**What is required:**
Reproduce all of the data exactly, with no line skipped.
*** Dataset extract ***
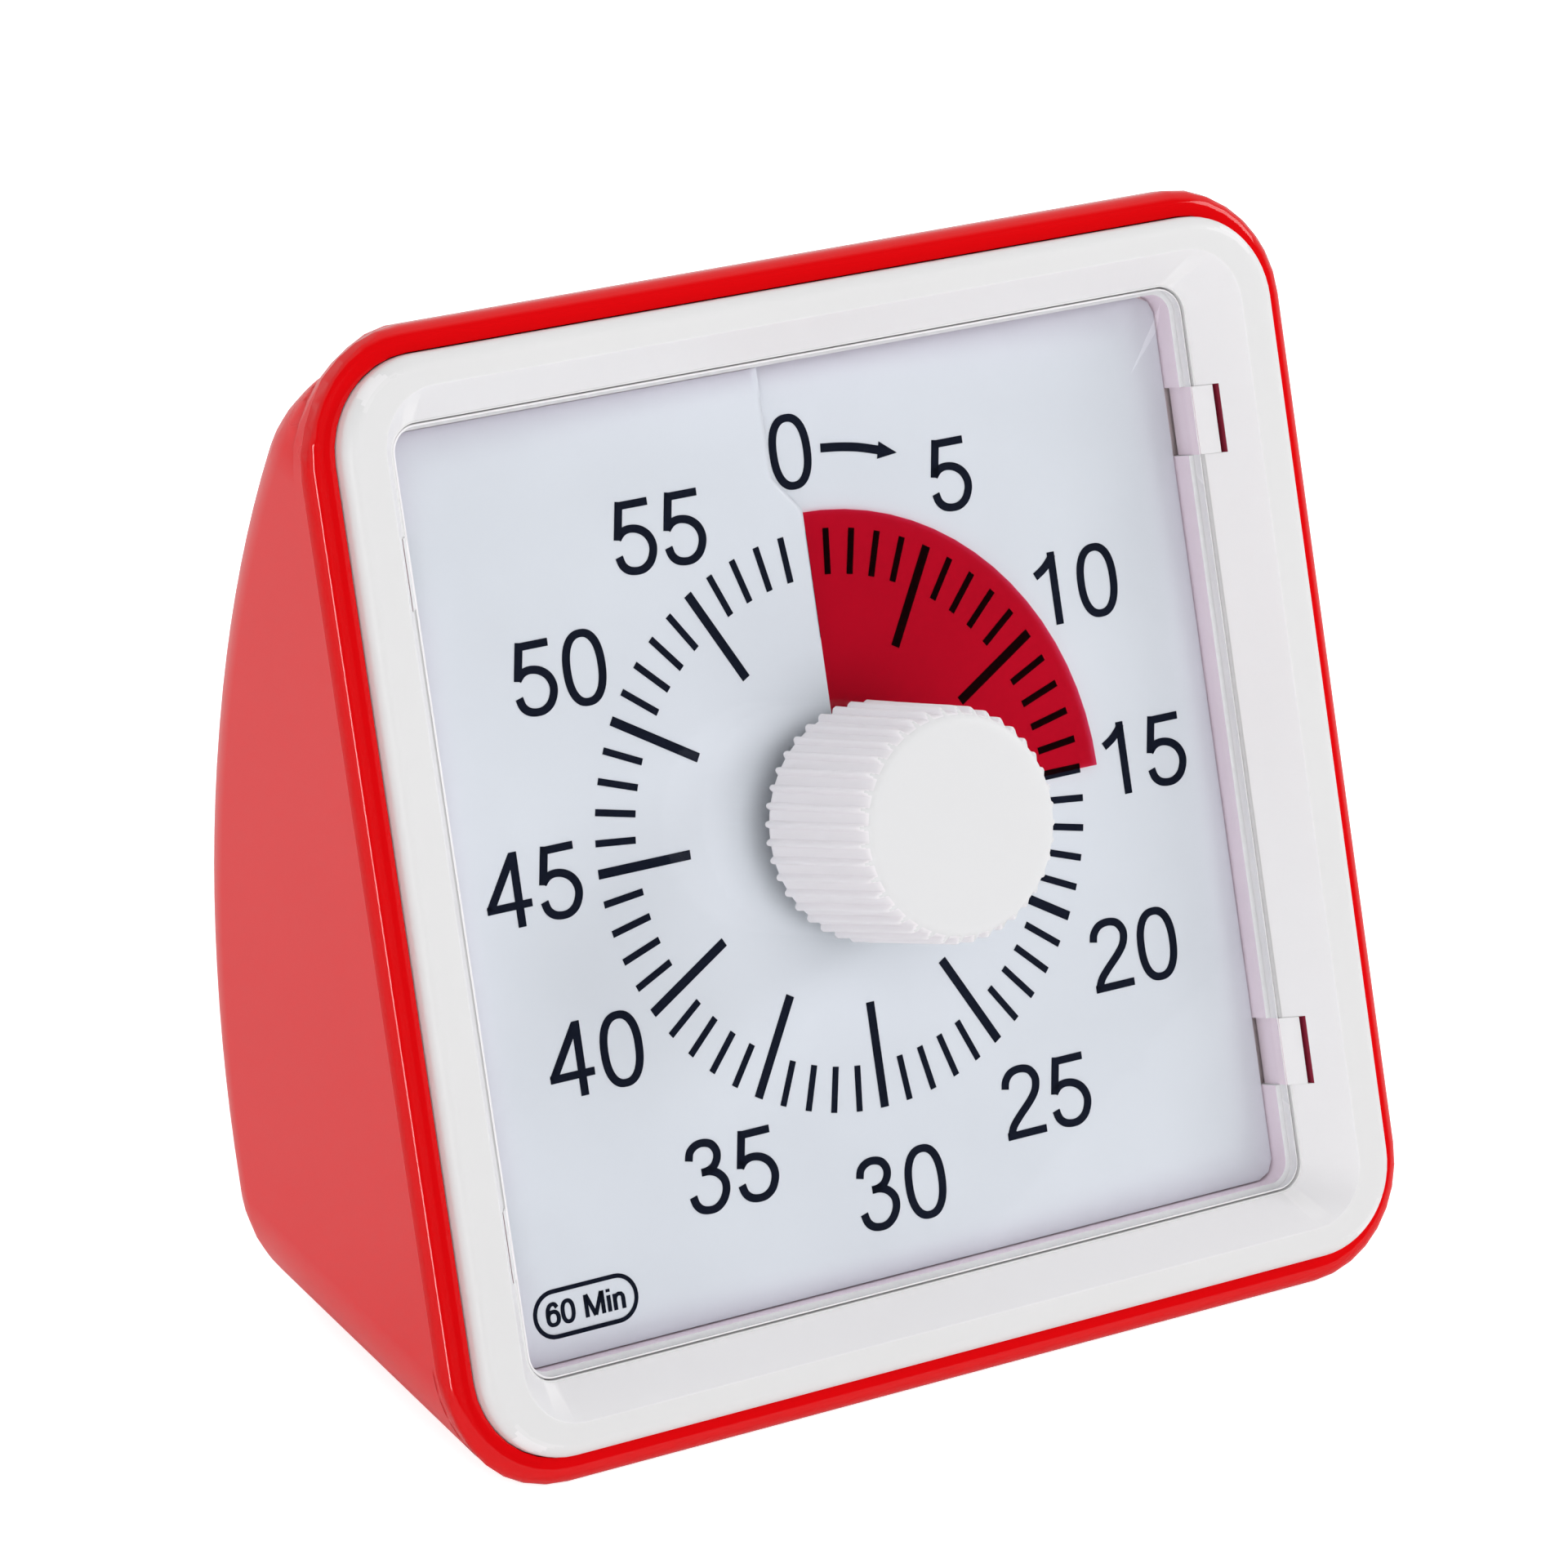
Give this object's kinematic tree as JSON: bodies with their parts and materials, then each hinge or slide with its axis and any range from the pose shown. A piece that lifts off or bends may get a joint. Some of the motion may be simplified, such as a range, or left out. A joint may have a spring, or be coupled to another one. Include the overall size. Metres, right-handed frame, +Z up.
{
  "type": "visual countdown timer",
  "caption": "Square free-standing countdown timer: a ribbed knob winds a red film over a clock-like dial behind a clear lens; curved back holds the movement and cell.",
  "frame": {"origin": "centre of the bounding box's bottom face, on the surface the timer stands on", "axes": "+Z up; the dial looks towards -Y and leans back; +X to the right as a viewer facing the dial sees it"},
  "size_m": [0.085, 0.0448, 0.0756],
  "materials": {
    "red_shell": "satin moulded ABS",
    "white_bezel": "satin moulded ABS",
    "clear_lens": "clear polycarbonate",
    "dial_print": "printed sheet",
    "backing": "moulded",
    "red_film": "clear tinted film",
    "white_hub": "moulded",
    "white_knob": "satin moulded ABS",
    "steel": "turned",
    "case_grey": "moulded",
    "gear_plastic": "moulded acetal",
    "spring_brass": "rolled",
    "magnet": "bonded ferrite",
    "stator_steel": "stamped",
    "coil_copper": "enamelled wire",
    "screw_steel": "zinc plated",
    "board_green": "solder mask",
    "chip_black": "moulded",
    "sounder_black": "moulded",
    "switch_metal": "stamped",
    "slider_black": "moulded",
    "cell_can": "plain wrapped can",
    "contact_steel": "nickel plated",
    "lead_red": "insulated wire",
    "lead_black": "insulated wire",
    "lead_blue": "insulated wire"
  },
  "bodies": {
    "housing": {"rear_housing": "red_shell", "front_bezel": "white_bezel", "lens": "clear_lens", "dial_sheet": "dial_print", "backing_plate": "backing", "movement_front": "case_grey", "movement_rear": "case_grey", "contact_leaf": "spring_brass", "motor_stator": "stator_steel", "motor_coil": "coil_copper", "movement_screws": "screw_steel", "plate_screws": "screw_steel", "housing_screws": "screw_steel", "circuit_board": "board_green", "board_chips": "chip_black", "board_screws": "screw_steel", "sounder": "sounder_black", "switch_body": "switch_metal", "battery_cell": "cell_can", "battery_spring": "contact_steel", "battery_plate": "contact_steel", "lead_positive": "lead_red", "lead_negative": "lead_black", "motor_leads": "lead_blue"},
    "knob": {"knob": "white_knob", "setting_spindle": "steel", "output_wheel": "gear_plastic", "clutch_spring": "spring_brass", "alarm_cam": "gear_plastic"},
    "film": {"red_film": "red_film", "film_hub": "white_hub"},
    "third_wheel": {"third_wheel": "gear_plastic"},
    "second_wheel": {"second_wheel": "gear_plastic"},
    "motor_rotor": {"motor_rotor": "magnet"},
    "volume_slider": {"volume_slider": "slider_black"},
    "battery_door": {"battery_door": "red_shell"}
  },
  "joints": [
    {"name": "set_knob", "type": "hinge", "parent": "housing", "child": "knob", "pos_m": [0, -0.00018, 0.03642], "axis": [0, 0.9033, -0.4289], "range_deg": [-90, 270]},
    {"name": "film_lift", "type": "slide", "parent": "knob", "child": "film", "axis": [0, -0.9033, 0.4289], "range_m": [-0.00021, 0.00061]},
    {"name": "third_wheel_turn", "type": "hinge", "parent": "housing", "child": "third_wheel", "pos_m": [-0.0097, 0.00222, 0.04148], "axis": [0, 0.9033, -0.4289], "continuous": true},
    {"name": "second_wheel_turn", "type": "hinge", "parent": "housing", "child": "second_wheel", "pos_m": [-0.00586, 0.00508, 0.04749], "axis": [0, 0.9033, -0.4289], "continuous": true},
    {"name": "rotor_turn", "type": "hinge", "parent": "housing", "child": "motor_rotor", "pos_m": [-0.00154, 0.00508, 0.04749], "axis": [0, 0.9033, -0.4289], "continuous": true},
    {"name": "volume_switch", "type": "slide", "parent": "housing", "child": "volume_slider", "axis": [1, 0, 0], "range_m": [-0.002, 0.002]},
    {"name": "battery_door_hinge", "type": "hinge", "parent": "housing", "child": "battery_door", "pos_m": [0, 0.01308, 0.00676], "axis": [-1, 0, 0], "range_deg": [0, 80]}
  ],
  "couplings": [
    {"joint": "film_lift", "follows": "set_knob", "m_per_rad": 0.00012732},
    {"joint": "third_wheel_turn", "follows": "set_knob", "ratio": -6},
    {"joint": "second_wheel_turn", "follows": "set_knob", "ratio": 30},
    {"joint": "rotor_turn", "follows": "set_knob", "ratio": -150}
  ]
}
***
**Correct result:**
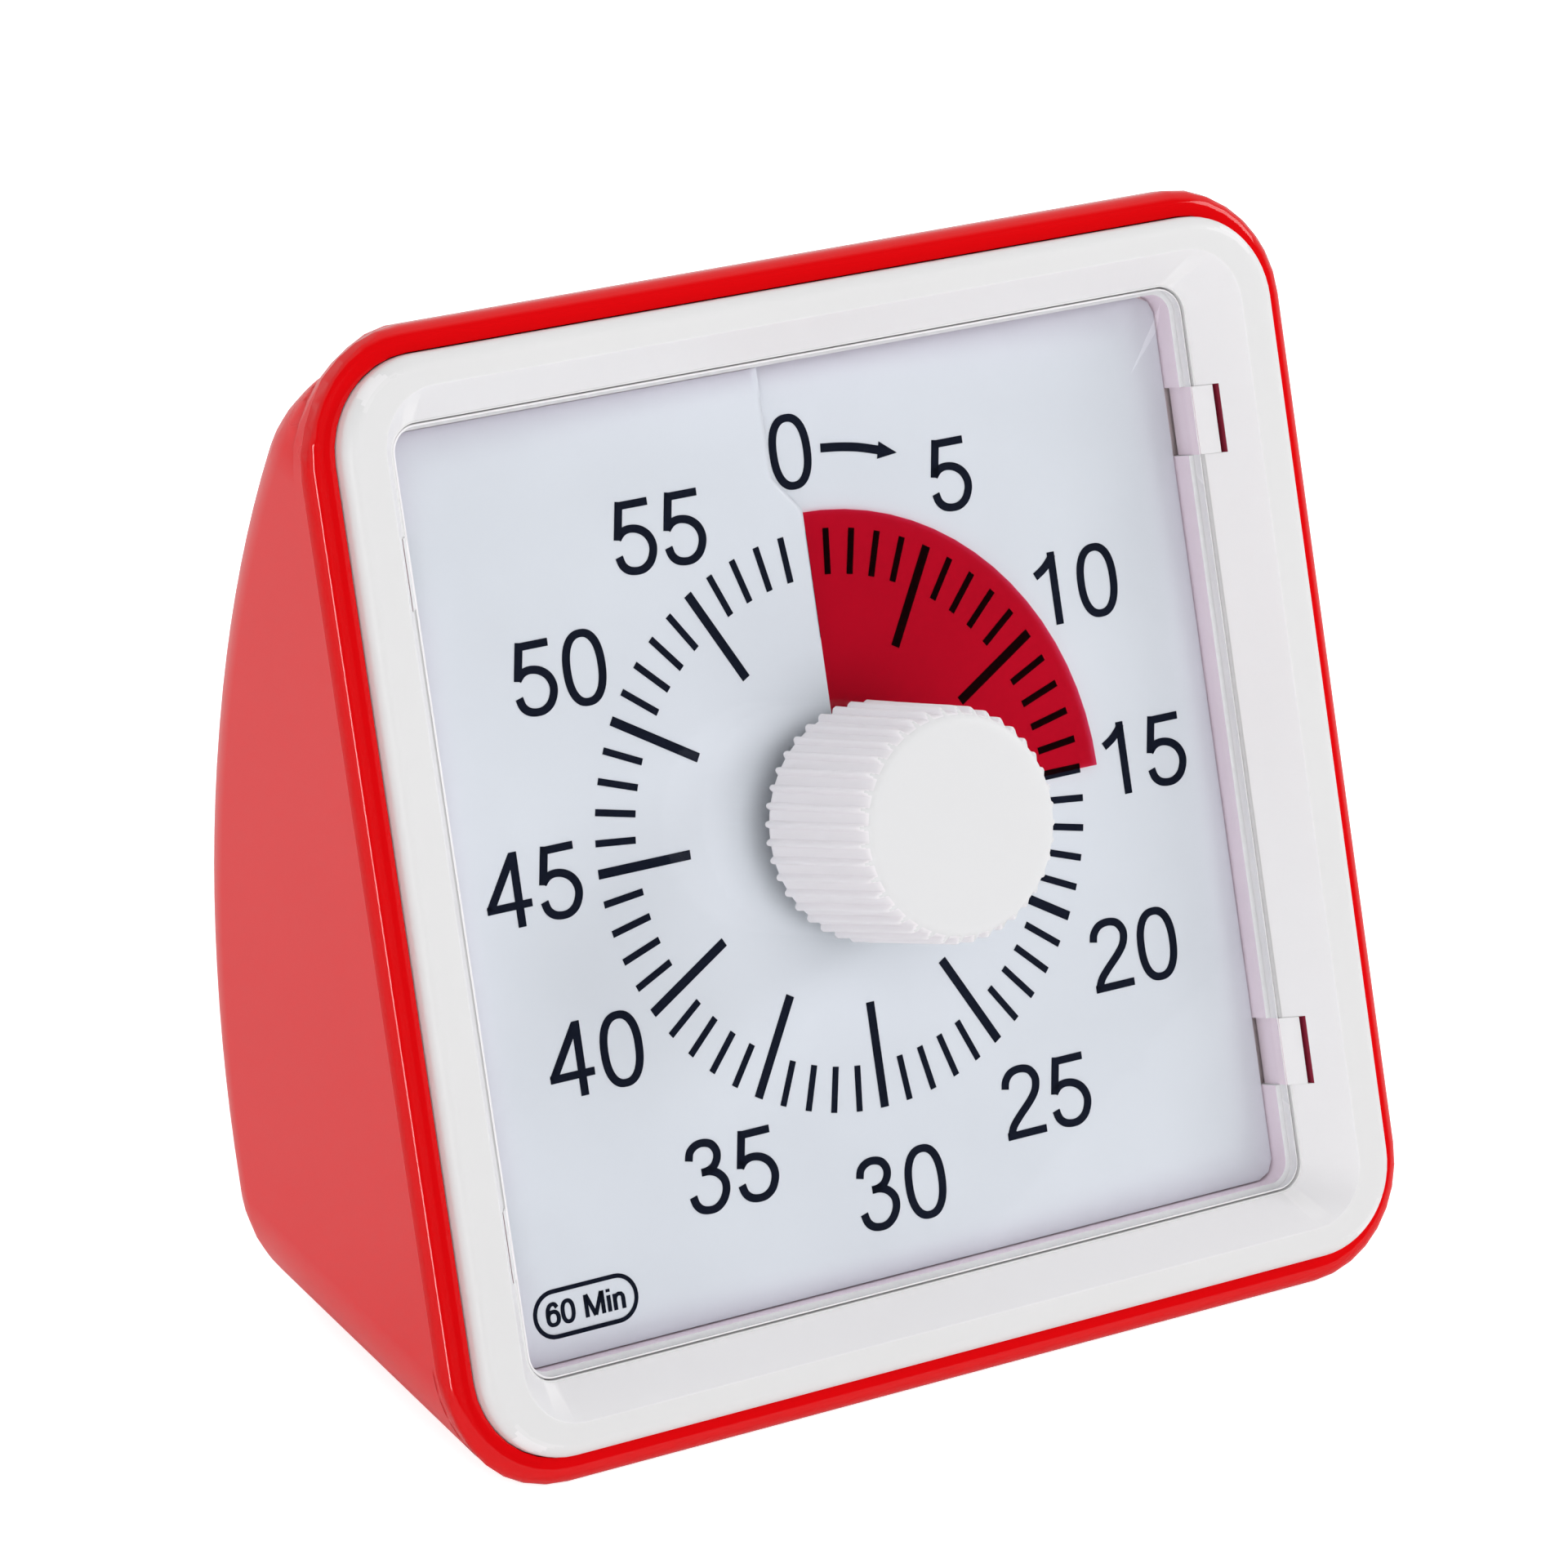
Give this object's kinematic tree as JSON: bodies with their parts and materials, then each hinge or slide with its axis and any range from the pose shown. A piece that lifts off or bends may get a joint. Some of the motion may be simplified, such as a range, or left out. A joint may have a spring, or be coupled to another one. Include the overall size. Metres, right-handed frame, +Z up.
{
  "type": "visual countdown timer",
  "caption": "Square free-standing countdown timer: a ribbed knob winds a red film over a clock-like dial behind a clear lens; curved back holds the movement and cell.",
  "frame": {"origin": "centre of the bounding box's bottom face, on the surface the timer stands on", "axes": "+Z up; the dial looks towards -Y and leans back; +X to the right as a viewer facing the dial sees it"},
  "size_m": [0.085, 0.0448, 0.0756],
  "materials": {
    "red_shell": "satin moulded ABS",
    "white_bezel": "satin moulded ABS",
    "clear_lens": "clear polycarbonate",
    "dial_print": "printed sheet",
    "backing": "moulded",
    "red_film": "clear tinted film",
    "white_hub": "moulded",
    "white_knob": "satin moulded ABS",
    "steel": "turned",
    "case_grey": "moulded",
    "gear_plastic": "moulded acetal",
    "spring_brass": "rolled",
    "magnet": "bonded ferrite",
    "stator_steel": "stamped",
    "coil_copper": "enamelled wire",
    "screw_steel": "zinc plated",
    "board_green": "solder mask",
    "chip_black": "moulded",
    "sounder_black": "moulded",
    "switch_metal": "stamped",
    "slider_black": "moulded",
    "cell_can": "plain wrapped can",
    "contact_steel": "nickel plated",
    "lead_red": "insulated wire",
    "lead_black": "insulated wire",
    "lead_blue": "insulated wire"
  },
  "bodies": {
    "housing": {"rear_housing": "red_shell", "front_bezel": "white_bezel", "lens": "clear_lens", "dial_sheet": "dial_print", "backing_plate": "backing", "movement_front": "case_grey", "movement_rear": "case_grey", "contact_leaf": "spring_brass", "motor_stator": "stator_steel", "motor_coil": "coil_copper", "movement_screws": "screw_steel", "plate_screws": "screw_steel", "housing_screws": "screw_steel", "circuit_board": "board_green", "board_chips": "chip_black", "board_screws": "screw_steel", "sounder": "sounder_black", "switch_body": "switch_metal", "battery_cell": "cell_can", "battery_spring": "contact_steel", "battery_plate": "contact_steel", "lead_positive": "lead_red", "lead_negative": "lead_black", "motor_leads": "lead_blue"},
    "knob": {"knob": "white_knob", "setting_spindle": "steel", "output_wheel": "gear_plastic", "clutch_spring": "spring_brass", "alarm_cam": "gear_plastic"},
    "film": {"red_film": "red_film", "film_hub": "white_hub"},
    "third_wheel": {"third_wheel": "gear_plastic"},
    "second_wheel": {"second_wheel": "gear_plastic"},
    "motor_rotor": {"motor_rotor": "magnet"},
    "volume_slider": {"volume_slider": "slider_black"},
    "battery_door": {"battery_door": "red_shell"}
  },
  "joints": [
    {"name": "set_knob", "type": "hinge", "parent": "housing", "child": "knob", "pos_m": [0, -0.00018, 0.03642], "axis": [0, 0.9033, -0.4289], "range_deg": [-90, 270]},
    {"name": "film_lift", "type": "slide", "parent": "knob", "child": "film", "axis": [0, -0.9033, 0.4289], "range_m": [-0.00021, 0.00061]},
    {"name": "third_wheel_turn", "type": "hinge", "parent": "housing", "child": "third_wheel", "pos_m": [-0.0097, 0.00222, 0.04148], "axis": [0, 0.9033, -0.4289], "continuous": true},
    {"name": "second_wheel_turn", "type": "hinge", "parent": "housing", "child": "second_wheel", "pos_m": [-0.00586, 0.00508, 0.04749], "axis": [0, 0.9033, -0.4289], "continuous": true},
    {"name": "rotor_turn", "type": "hinge", "parent": "housing", "child": "motor_rotor", "pos_m": [-0.00154, 0.00508, 0.04749], "axis": [0, 0.9033, -0.4289], "continuous": true},
    {"name": "volume_switch", "type": "slide", "parent": "housing", "child": "volume_slider", "axis": [1, 0, 0], "range_m": [-0.002, 0.002]},
    {"name": "battery_door_hinge", "type": "hinge", "parent": "housing", "child": "battery_door", "pos_m": [0, 0.01308, 0.00676], "axis": [-1, 0, 0], "range_deg": [0, 80]}
  ],
  "couplings": [
    {"joint": "film_lift", "follows": "set_knob", "m_per_rad": 0.00012732},
    {"joint": "third_wheel_turn", "follows": "set_knob", "ratio": -6},
    {"joint": "second_wheel_turn", "follows": "set_knob", "ratio": 30},
    {"joint": "rotor_turn", "follows": "set_knob", "ratio": -150}
  ]
}